TORONTO -- Want to be a guinea pig for Netflix, get early access to new features, and help shape how the video streaming service grows and evolves?

If you're a relatively new subscriber, you may already be a beta tester. Or perhaps you used to be.

At any given time Netflix is conducting hundreds of tests across its website and other platforms. Some are based on bold new ideas and are immediately obvious to its test subjects, while others are being run invisibly beneath the user interface.

Users who have been with Netflix since the company launched in Canada in September 2010 aren't likely to be in on the testing, but newer members almost certainly are, whether they realize it or not, said Netflix's chief product officer Neil Hunt.

"One of our limited resources is users to try out new ideas, so I would say it's the unusual individual who doesn't end up in some kind of test at some point," said Hunt.

"Most testing is done with brand new users who don't have learned behaviours to unlearn, that gives us the cleanest read, and so the typical new user coming in will end up in half a dozen or a dozen different test experiences, most of which will be very trivial and minor and invisible."

A year's worth of testing culminated in the recent release of Netflix's Profiles feature, which allows users to create multiple log-ins within the same account. And it took almost two years of testing before Netflix released My List, which allows users to bookmark titles to watch later. Netflix relies on the statistics generated by user tests to inform its decisions, Hunt said, rather than following the so-called "HIPPO" philosophy. That acronym stands for "highest paid person's opinion" and refers to an organization's preference to make top-down decisions.
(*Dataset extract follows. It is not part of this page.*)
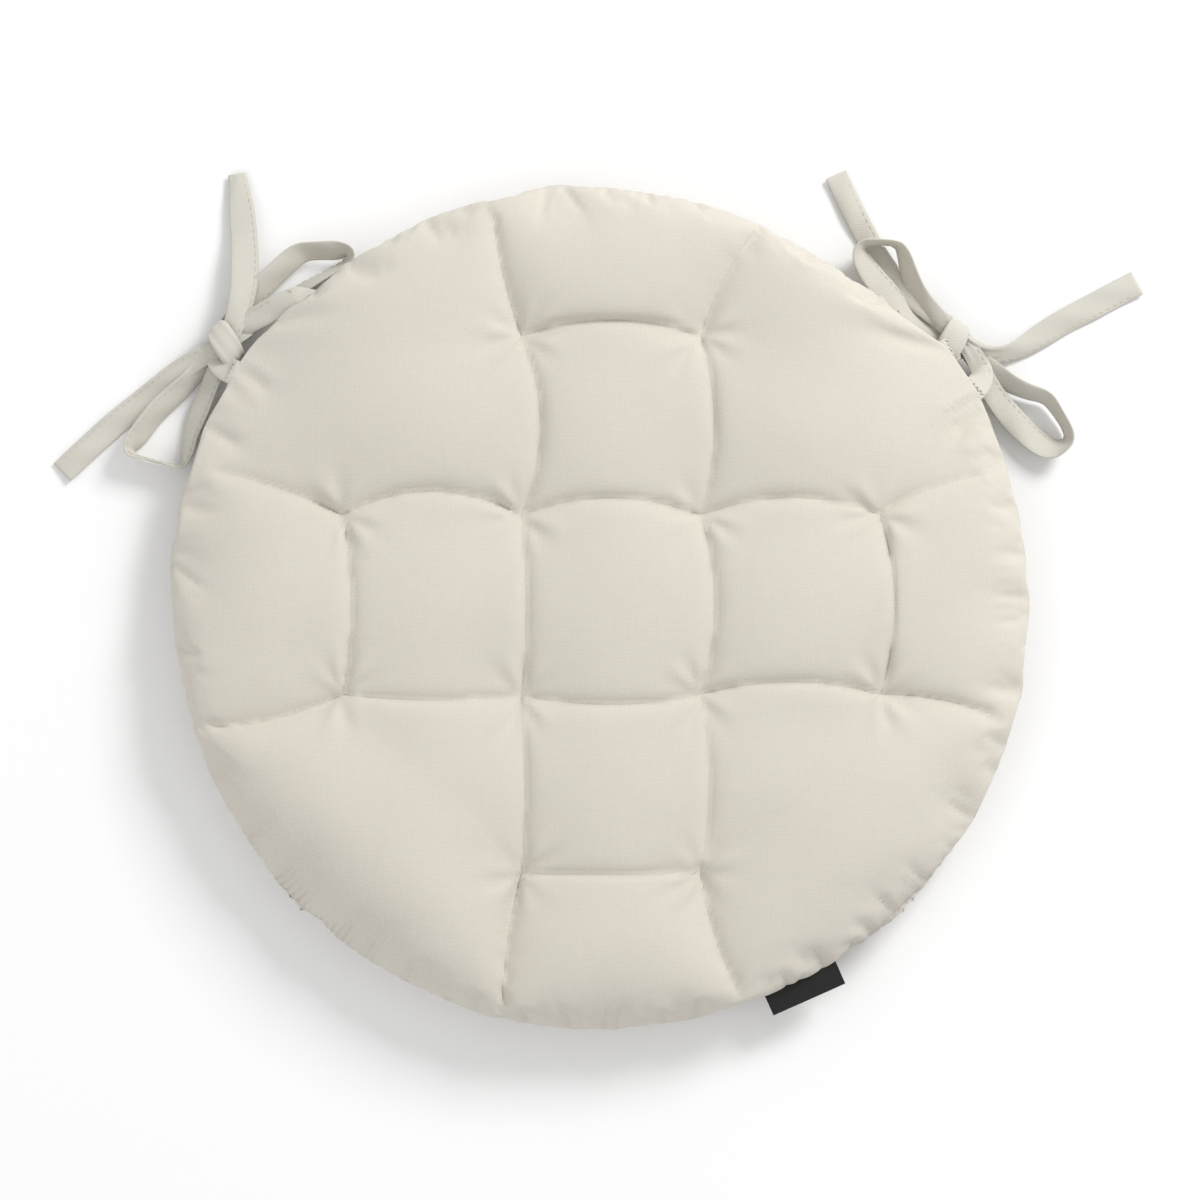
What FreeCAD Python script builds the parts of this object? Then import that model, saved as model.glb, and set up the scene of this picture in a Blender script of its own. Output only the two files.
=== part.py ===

"That seems like a really bad idea and so the nice thing about the strategy that Netflix uses is, the customer speaks, the customer's behaviour and actions on the service tell us what the winning proposition is based on how it affects the metrics we care about," he said.

"We like to test lots of different stuff, as simple as the size of an image, or the font on the page here or there, or a colour or a shape, all the way up to large and complex features like Profiles and queues.

"This is our whole innovation strategy, try out lots of ideas, quickly get them up in front of customers, measure and see what works well, feel that result, and then move on to build new and different ideas."

But there's a fine line between trying out lots of promising ideas and pushing out countless tests just for the sake of experimentation, he added.

"We've become very sensitive to the notion that things winking in and out and changing randomly is a bad, bad idea and so we generally expose people to testing ideas for the long term," Hunt explained.

"So a test assignment happens when a new member joins up, the test assignment will stay sticky to that account for the long term, for months, so a particular person is only ever going to see one version or one variation (of an idea). And until we've decided that we've got a winner and it's time to roll it out more broadly, we won't be changing anyone's existing behaviour."

The good news for Canadians who are accustomed to big tech companies launching new products here months or even years after the U.S. is that Netflix has decided to release its new features to all its markets simultaneously.

One exception is a feature called Max, which is currently being tested only in the U.S. and only on PS3 video game consoles.

It's a major departure for Netflix, offering an interactive way for users to select something to watch, as opposed to having them simply click up, down, left or right through a static interface. Gamers who remember the "You Don't Know Jack" trivia games will recognize the shtick of Netflix Max, which guides users through the process of selecting a movie or TV show by challenging them to play some mini-games or offering a random mystery selection.

"The whole Max talking user interface is a bit of a prototype for a whole new type of user interface," Hunt said.

"We're interested in continuing to push the envelope of what's possible and what's interesting and learn and understand and it's an experiment with our users too. Users have to figure out if this is a good thing and if they want to engage with it and it's sort of a mutual learning process.

"Eventually maybe we end up in a place that's quite different from where we are today."